-- BEGIN GIVEN INFORMATION --

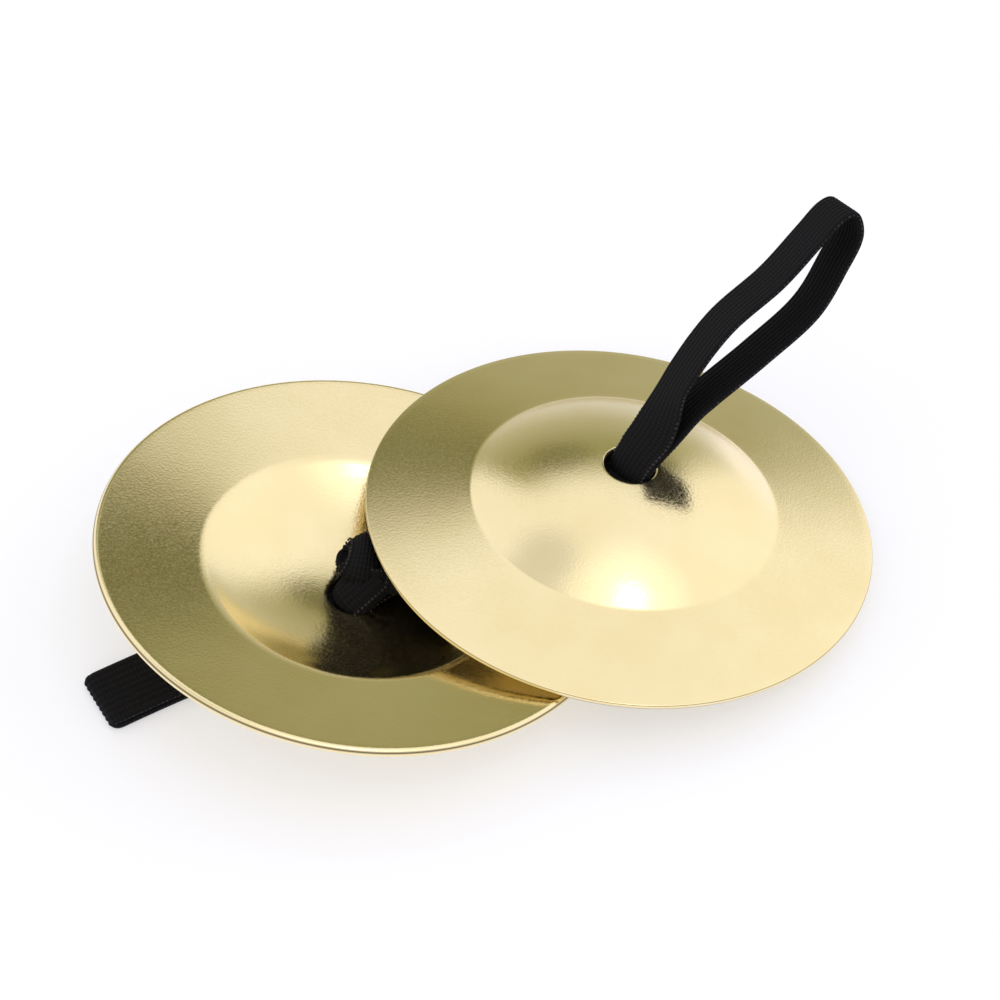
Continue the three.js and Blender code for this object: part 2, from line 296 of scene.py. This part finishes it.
def edge_yarn():
    """The yarn that turns back at the webbing's edges: the same polyester, a little
    glossier where it is wrapped tight. Its colour is painted lighter than the webbing's, a painted
    highlight, so that it reads as a lighter row of dots."""
    material, tree, shader = new_material("edge_yarn")
    place = add(tree, "ShaderNodeTexCoord").outputs["Object"]
    fibres = add(tree, "ShaderNodeTexNoise", {"Vector": place, "Scale": 1 / (0.4 * MM), "Detail": 2.0})
    # painted highlight: the yarn's colour is lighter than the webbing's own black
    colour = add(tree, "ShaderNodeMix", {
        "Factor": fibres.outputs["Fac"], 6: linear("#141312"), 7: linear("#302E2C"),
    }, data_type="RGBA")
    tree.links.new(colour.outputs[2], shader.inputs["Base Color"])
    shader.inputs["Roughness"].default_value = 0.6
    shader.inputs["Specular IOR Level"].default_value = 0.3
    return material


BRASS = stamped_brass()
WEBBING = elastic_webbing()
YARN = edge_yarn()


# ---------------------------------------------------------------- geometry node trees
def new_tree(name, sizes):
    """An empty tree with a geometry input and output and a named input for each size."""
    tree = bpy.data.node_groups.new(name, "GeometryNodeTree")
    tree.interface.new_socket("Geometry", in_out="INPUT", socket_type="NodeSocketGeometry")
    for size, default in sizes.items():
        socket = tree.interface.new_socket(size, in_out="INPUT", socket_type="NodeSocketFloat")
        socket.default_value = default
    tree.interface.new_socket("Geometry", in_out="OUTPUT", socket_type="NodeSocketGeometry")
    return tree, tree.nodes.new("NodeGroupInput").outputs


def finish_tree(tree, geometry, material):
    real = add(tree, "GeometryNodeRealizeInstances", {"Geometry": geometry})
    painted = add(tree, "GeometryNodeSetMaterial", {
        "Geometry": real.outputs["Geometry"], "Material": material,
    })
    output = tree.nodes.new("NodeGroupOutput")
    tree.links.new(painted.outputs["Geometry"], output.inputs["Geometry"])
    return tree


def ribbed_webbing():
    """Raises the webbing's ribs: each point moves along its own outward direction."""
    tree, given = new_tree("ribbed_webbing", {"Rib Count": RIB_COUNT, "Rib Depth": RIB_DEPTH * MM})
    across = add(tree, "GeometryNodeInputNamedAttribute", {"Name": "across"}, data_type="FLOAT")
    outward = add(tree, "GeometryNodeInputNamedAttribute", {"Name": "outward"}, data_type="FLOAT_VECTOR")
    half_turns = add(tree, "ShaderNodeMath", {
        0: across.outputs[0], 1: given["Rib Count"],
    }, operation="MULTIPLY")
    angle = add(tree, "ShaderNodeMath", {0: half_turns.outputs[0], 1: math.pi / 2}, operation="MULTIPLY")
    wave = add(tree, "ShaderNodeMath", {0: angle.outputs[0]}, operation="COSINE")
    crest = add(tree, "ShaderNodeMath", {0: wave.outputs[0]}, operation="ABSOLUTE")
    below = add(tree, "ShaderNodeMath", {0: crest.outputs[0], 1: 1.0}, operation="SUBTRACT")
    depth = add(tree, "ShaderNodeMath", {
        0: below.outputs[0], 1: given["Rib Depth"],
    }, operation="MULTIPLY")
    offset = add(tree, "ShaderNodeVectorMath", {
        0: outward.outputs[0], "Scale": depth.outputs[0],
    }, operation="SCALE")
    moved = add(tree, "GeometryNodeSetPosition", {
        "Geometry": given["Geometry"], "Offset": offset.outputs[0],
    })
    return finish_tree(tree, moved.outputs["Geometry"], WEBBING)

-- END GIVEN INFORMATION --

▶ [PROBLEM REQUIREMENTS] Please reproduce every line of the material word for word.

▶ [SOLUTION TO THE EXERCISE]
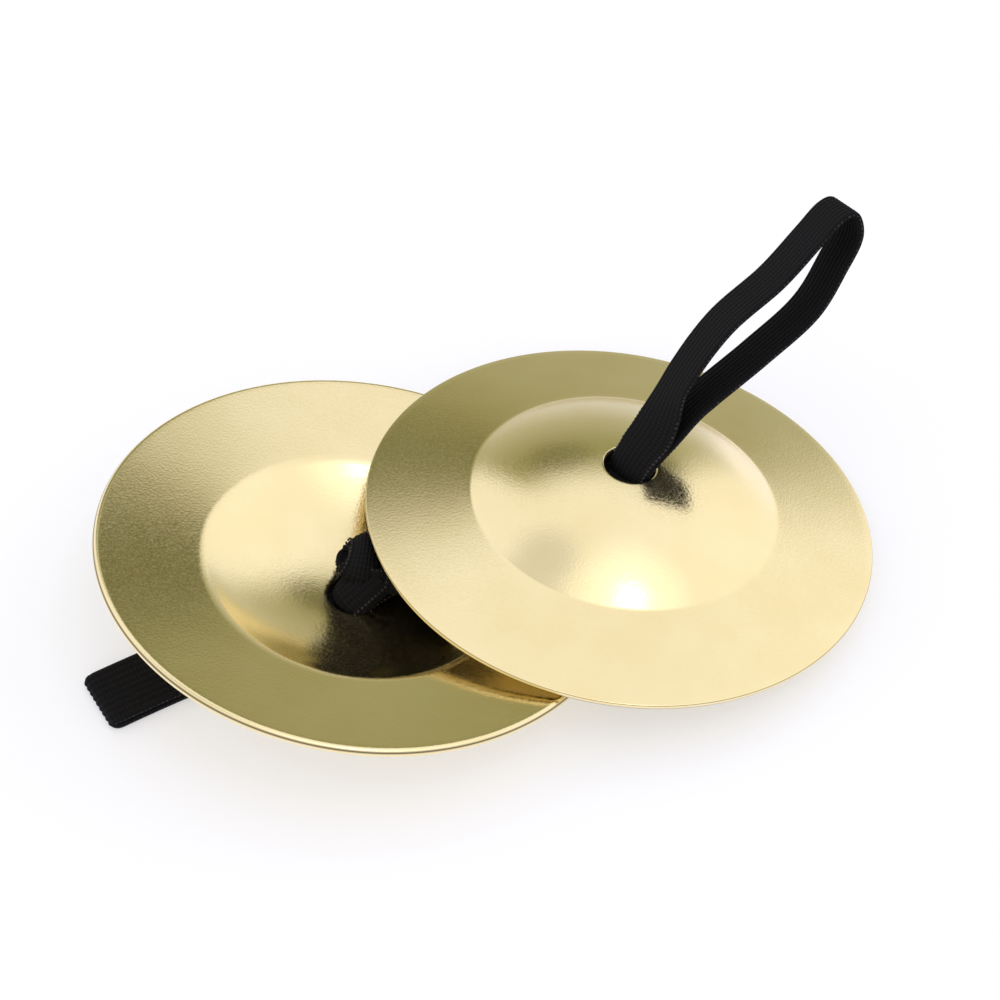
Continue the three.js and Blender code for this object: part 2, from line 296 of scene.py. This part finishes it.
def edge_yarn():
    """The yarn that turns back at the webbing's edges: the same polyester, a little
    glossier where it is wrapped tight. Its colour is painted lighter than the webbing's, a painted
    highlight, so that it reads as a lighter row of dots."""
    material, tree, shader = new_material("edge_yarn")
    place = add(tree, "ShaderNodeTexCoord").outputs["Object"]
    fibres = add(tree, "ShaderNodeTexNoise", {"Vector": place, "Scale": 1 / (0.4 * MM), "Detail": 2.0})
    # painted highlight: the yarn's colour is lighter than the webbing's own black
    colour = add(tree, "ShaderNodeMix", {
        "Factor": fibres.outputs["Fac"], 6: linear("#141312"), 7: linear("#302E2C"),
    }, data_type="RGBA")
    tree.links.new(colour.outputs[2], shader.inputs["Base Color"])
    shader.inputs["Roughness"].default_value = 0.6
    shader.inputs["Specular IOR Level"].default_value = 0.3
    return material


BRASS = stamped_brass()
WEBBING = elastic_webbing()
YARN = edge_yarn()


# ---------------------------------------------------------------- geometry node trees
def new_tree(name, sizes):
    """An empty tree with a geometry input and output and a named input for each size."""
    tree = bpy.data.node_groups.new(name, "GeometryNodeTree")
    tree.interface.new_socket("Geometry", in_out="INPUT", socket_type="NodeSocketGeometry")
    for size, default in sizes.items():
        socket = tree.interface.new_socket(size, in_out="INPUT", socket_type="NodeSocketFloat")
        socket.default_value = default
    tree.interface.new_socket("Geometry", in_out="OUTPUT", socket_type="NodeSocketGeometry")
    return tree, tree.nodes.new("NodeGroupInput").outputs


def finish_tree(tree, geometry, material):
    real = add(tree, "GeometryNodeRealizeInstances", {"Geometry": geometry})
    painted = add(tree, "GeometryNodeSetMaterial", {
        "Geometry": real.outputs["Geometry"], "Material": material,
    })
    output = tree.nodes.new("NodeGroupOutput")
    tree.links.new(painted.outputs["Geometry"], output.inputs["Geometry"])
    return tree


def ribbed_webbing():
    """Raises the webbing's ribs: each point moves along its own outward direction."""
    tree, given = new_tree("ribbed_webbing", {"Rib Count": RIB_COUNT, "Rib Depth": RIB_DEPTH * MM})
    across = add(tree, "GeometryNodeInputNamedAttribute", {"Name": "across"}, data_type="FLOAT")
    outward = add(tree, "GeometryNodeInputNamedAttribute", {"Name": "outward"}, data_type="FLOAT_VECTOR")
    half_turns = add(tree, "ShaderNodeMath", {
        0: across.outputs[0], 1: given["Rib Count"],
    }, operation="MULTIPLY")
    angle = add(tree, "ShaderNodeMath", {0: half_turns.outputs[0], 1: math.pi / 2}, operation="MULTIPLY")
    wave = add(tree, "ShaderNodeMath", {0: angle.outputs[0]}, operation="COSINE")
    crest = add(tree, "ShaderNodeMath", {0: wave.outputs[0]}, operation="ABSOLUTE")
    below = add(tree, "ShaderNodeMath", {0: crest.outputs[0], 1: 1.0}, operation="SUBTRACT")
    depth = add(tree, "ShaderNodeMath", {
        0: below.outputs[0], 1: given["Rib Depth"],
    }, operation="MULTIPLY")
    offset = add(tree, "ShaderNodeVectorMath", {
        0: outward.outputs[0], "Scale": depth.outputs[0],
    }, operation="SCALE")
    moved = add(tree, "GeometryNodeSetPosition", {
        "Geometry": given["Geometry"], "Offset": offset.outputs[0],
    })
    return finish_tree(tree, moved.outputs["Geometry"], WEBBING)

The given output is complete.